§ **Given material**:
## START
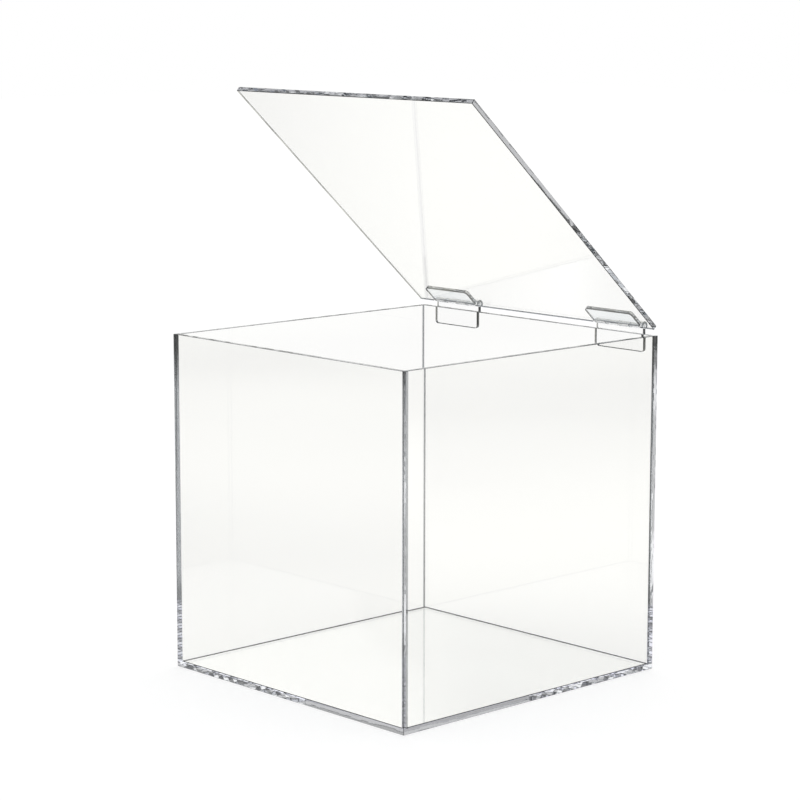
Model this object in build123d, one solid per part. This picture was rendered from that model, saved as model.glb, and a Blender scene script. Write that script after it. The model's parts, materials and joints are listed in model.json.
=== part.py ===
from build123d import *
import math
import os

# Clear acrylic box with a flat lid on two moulded butt hinges. Millimetres, +Z up.
# The origin is the centre of the underside. +Y is the hinged back, +X the right.
# The walls stand on the floor plate and are bonded edge to face with solvent cement.
# The lid is drawn where it stays by itself, part open, held by the stiffness of its hinges.

# Sheet stock
wall_sheet = 3.175
floor_sheet = 3.175
lid_sheet = 3.175

# Box: the front and back walls are the full width, the side walls fit between them,
# and all four are squares of the same size
box_width = 203.2
box_depth = 209.55
wall_height = 203.2

# Lid: what it stands out past the box at each side, at the front and at the back. Folded back it
# stops just short of hanging, with its free edge clear of the table.
lid_side_overhang = 0.0
lid_front_overhang = 0.0
lid_back_overhang = 0.0
lid_arris = 0.3
lid_seat_gap = 0.1
lid_open_angle = 42.2
fold_back_angle = 268.0
hanging_angle = 270.0

# Hinges: two alike, cemented outside, with the mounting faces of the leaves level with the barrel.
# The inset is from the side of the box to the outer end of the hinge, and the cement line is the
# film that lies between a leaf and its sheet.
hinge_inset = 12.1
hinge_width = 38.0
leaf_sheet = 2.5
wall_leaf_length = 17.2
lid_leaf_length = 15.0
leaf_corner_radius = 2.0
leaf_edge_round = 0.4
cement_line = 0.05
barrel_radius = 2.75
knuckle_count = 4
knuckle_gap = 0.4
knuckle_relief = 0.5
pin_radius = 1.2
pin_clearance = 0.05
pin_recess = 0.4

# Places that follow from the sizes above
rim_height = floor_sheet + wall_height
back_face = box_depth / 2
closed_lid_underside = rim_height + lid_seat_gap
axis_standoff = cement_line + barrel_radius
axis_y = back_face + axis_standoff
axis_z = closed_lid_underside + lid_sheet + axis_standoff
hinge_axis = Axis((0, axis_y, axis_z), (1, 0, 0))
hinge_reach = box_width / 2 - hinge_inset - hinge_width / 2
hinge_places = {"left": -hinge_reach, "right": hinge_reach}


def plate(x_range, y_range, z_range):
    """A flat rectangular plate between the given limits along X, Y and Z."""
    sizes = [high - low for low, high in (x_range, y_range, z_range)]
    centre = [(low + high) / 2 for low, high in (x_range, y_range, z_range)]
    return Pos(*centre) * Box(*sizes)


def floor_panel():
    """The floor plate: the walls stand on its margin."""
    return plate((-box_width / 2, box_width / 2), (-box_depth / 2, box_depth / 2), (0, floor_sheet))


def end_wall(side):
    """The front wall (side -1) or the back wall (side 1), as wide as the box."""
    outer = side * box_depth / 2
    inner = outer - side * wall_sheet
    return plate((-box_width / 2, box_width / 2), sorted((outer, inner)), (floor_sheet, rim_height))


def side_wall(side):
    """The left wall (side -1) or the right wall (side 1), fitted between the end walls."""
    outer = side * box_width / 2
    inner = outer - side * wall_sheet
    reach = box_depth / 2 - wall_sheet
    return plate(sorted((outer, inner)), (-reach, reach), (floor_sheet, rim_height))


def lid_panel():
    """The lid, lying closed on the rim, with its sharp edges broken."""
    half_width = box_width / 2 + lid_side_overhang
    front = -box_depth / 2 - lid_front_overhang
    back = back_face + lid_back_overhang
    underside = closed_lid_underside
    body = plate((-half_width, half_width), (front, back), (underside, underside + lid_sheet))
    return chamfer(body.edges(), lid_arris)


def knuckle_spans(owned_by_lid, margin):
    """The stretches along the pin of one leaf's knuckles. Margin lengthens each at its inner ends."""
    pitch = hinge_width / knuckle_count
    spans = []
    for k in range(0 if owned_by_lid else 1, knuckle_count, 2):
        low = -hinge_width / 2 + pitch * k
        high = low + pitch
        spans.append((low - margin if k > 0 else low, high + margin if k < knuckle_count - 1 else high))
    return spans


def along_pin(span, radius):
    """A round bar on the pin's axis over one span along X."""
    low, high = span
    return Pos((low + high) / 2, 0, 0) * Rot(0, 90, 0) * Cylinder(radius, high - low)


def hinge_leaf(owned_by_lid, length):
    """One leaf with its knuckles, hanging down from a pin that lies on the X axis.

    The wall's leaf has its mounting face on -Y and the lid's leaf has it on +Y, which is how
    the two hang back to back when the lid is folded right over.
    """
    mount_side = 1 if owned_by_lid else -1
    mount_face = mount_side * barrel_radius
    free_face = mount_side * (barrel_radius - leaf_sheet)
    ends = (-hinge_width / 2, hinge_width / 2)
    leaf = plate(ends, sorted((mount_face, free_face)), (-length, 0))
    low_corners = leaf.edges().filter_by(Axis.Y).group_by(Axis.Z)[0]
    leaf = fillet(low_corners, leaf_corner_radius)
    free_rim = leaf.faces().sort_by(Axis.Y)[0 if owned_by_lid else -1].edges()
    top_edges = free_rim.group_by(Axis.Z)[-1]
    leaf = fillet([edge for edge in free_rim if edge not in top_edges], leaf_edge_round)
    relief = (-barrel_radius - knuckle_relief, barrel_radius + knuckle_relief)
    for span in knuckle_spans(not owned_by_lid, knuckle_gap / 2):
        leaf -= plate(span, relief, relief)
    for span in knuckle_spans(owned_by_lid, -knuckle_gap / 2):
        leaf += along_pin(span, barrel_radius)
    return leaf - along_pin(ends, pin_radius + pin_clearance)


def hinge_pin():
    """The pin, just short of the barrel at both ends."""
    return along_pin((pin_recess - hinge_width / 2, hinge_width / 2 - pin_recess), pin_radius)


def on_wall(shape, x):
    """Puts a shape drawn about the pin's axis at a hinge's place."""
    return Pos(x, axis_y, axis_z) * shape


def swung(shape, angle):
    """Turns a lid piece about the hinge axis: positive opens the lid."""
    return shape.rotate(hinge_axis, -angle)


def build():
    """All the pieces by name, with the lid part open."""
    pieces = {
        "floor_panel": floor_panel(),
        "front_wall": end_wall(-1),
        "back_wall": end_wall(1),
        "left_wall": side_wall(-1),
        "right_wall": side_wall(1),
        "lid_panel": swung(lid_panel(), lid_open_angle),
    }
    for name, x in hinge_places.items():
        folded = on_wall(hinge_leaf(True, lid_leaf_length), x)
        pieces[name + "_hinge_wall_leaf"] = on_wall(hinge_leaf(False, wall_leaf_length), x)
        pieces[name + "_hinge_lid_leaf"] = swung(folded, lid_open_angle - hanging_angle)
        pieces[name + "_hinge_pin"] = on_wall(hinge_pin(), x)
    return pieces


os.makedirs("parts", exist_ok=True)
for node, shape in build().items():
    export_step(shape, os.path.join("parts", node + ".step"))

reach = box_depth / 2 + lid_front_overhang + axis_y
print("hinge axis at y", axis_y, "z", axis_z)
folded_reach = reach * math.sin(math.radians(fold_back_angle))
print("free edge above the table with the lid folded back: about", axis_z + folded_reach)
print("lid's free edge height at rest:", axis_z + reach * math.sin(math.radians(lid_open_angle)))
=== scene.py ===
import json
import logging
import math
from dataclasses import dataclass, field
from enum import Enum, StrEnum
from typing import Any, Dict, List, Optional, Sequence, Tuple, Union

import bmesh
import bpy
from bmesh.types import BMEdge, BMesh, BMFace, BMVert
from bpy.types import Material, Mesh, Node, NodeSocket, NodeTree, Object
from mathutils import Matrix, Vector


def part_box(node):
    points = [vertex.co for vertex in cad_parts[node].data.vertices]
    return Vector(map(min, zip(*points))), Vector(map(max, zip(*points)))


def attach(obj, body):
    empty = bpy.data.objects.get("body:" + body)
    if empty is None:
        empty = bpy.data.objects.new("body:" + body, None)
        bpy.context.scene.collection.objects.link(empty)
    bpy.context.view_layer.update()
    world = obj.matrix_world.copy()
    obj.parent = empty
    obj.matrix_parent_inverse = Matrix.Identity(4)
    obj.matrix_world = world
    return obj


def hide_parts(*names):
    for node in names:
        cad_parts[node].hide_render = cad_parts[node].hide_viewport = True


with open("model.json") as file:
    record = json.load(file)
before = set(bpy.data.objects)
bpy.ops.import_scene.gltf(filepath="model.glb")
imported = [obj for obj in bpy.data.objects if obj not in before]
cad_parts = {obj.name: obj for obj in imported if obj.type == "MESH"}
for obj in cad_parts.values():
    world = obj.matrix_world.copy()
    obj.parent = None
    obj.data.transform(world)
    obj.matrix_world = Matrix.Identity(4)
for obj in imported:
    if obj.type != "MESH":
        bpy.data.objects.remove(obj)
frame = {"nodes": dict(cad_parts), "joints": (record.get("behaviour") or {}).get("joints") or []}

Point = Tuple[float, float, float]
Stops = Tuple[Tuple[float, str], ...]
Source = Union[Node, NodeSocket]

LOG = logging.getLogger("storage_box")
MM = 0.001
ACRYLIC_IOR = 1.49

# How often light may bounce along a sheet, and how many bonds it may pass.
SHEET_BOUNCES = 96
BOND_CROSSINGS = 64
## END
§ **Task**: Exactly as written, quote the lines from the one that has "reach = box_depth / 2 +" down to the one that has "cad_parts[node].hide_render = cad_parts[node].hide_viewport", and include both.

§ **Finished task**:
reach = box_depth / 2 + lid_front_overhang + axis_y
print("hinge axis at y", axis_y, "z", axis_z)
folded_reach = reach * math.sin(math.radians(fold_back_angle))
print("free edge above the table with the lid folded back: about", axis_z + folded_reach)
print("lid's free edge height at rest:", axis_z + reach * math.sin(math.radians(lid_open_angle)))
=== scene.py ===
import json
import logging
import math
from dataclasses import dataclass, field
from enum import Enum, StrEnum
from typing import Any, Dict, List, Optional, Sequence, Tuple, Union

import bmesh
import bpy
from bmesh.types import BMEdge, BMesh, BMFace, BMVert
from bpy.types import Material, Mesh, Node, NodeSocket, NodeTree, Object
from mathutils import Matrix, Vector


def part_box(node):
    points = [vertex.co for vertex in cad_parts[node].data.vertices]
    return Vector(map(min, zip(*points))), Vector(map(max, zip(*points)))


def attach(obj, body):
    empty = bpy.data.objects.get("body:" + body)
    if empty is None:
        empty = bpy.data.objects.new("body:" + body, None)
        bpy.context.scene.collection.objects.link(empty)
    bpy.context.view_layer.update()
    world = obj.matrix_world.copy()
    obj.parent = empty
    obj.matrix_parent_inverse = Matrix.Identity(4)
    obj.matrix_world = world
    return obj


def hide_parts(*names):
    for node in names:
        cad_parts[node].hide_render = cad_parts[node].hide_viewport = True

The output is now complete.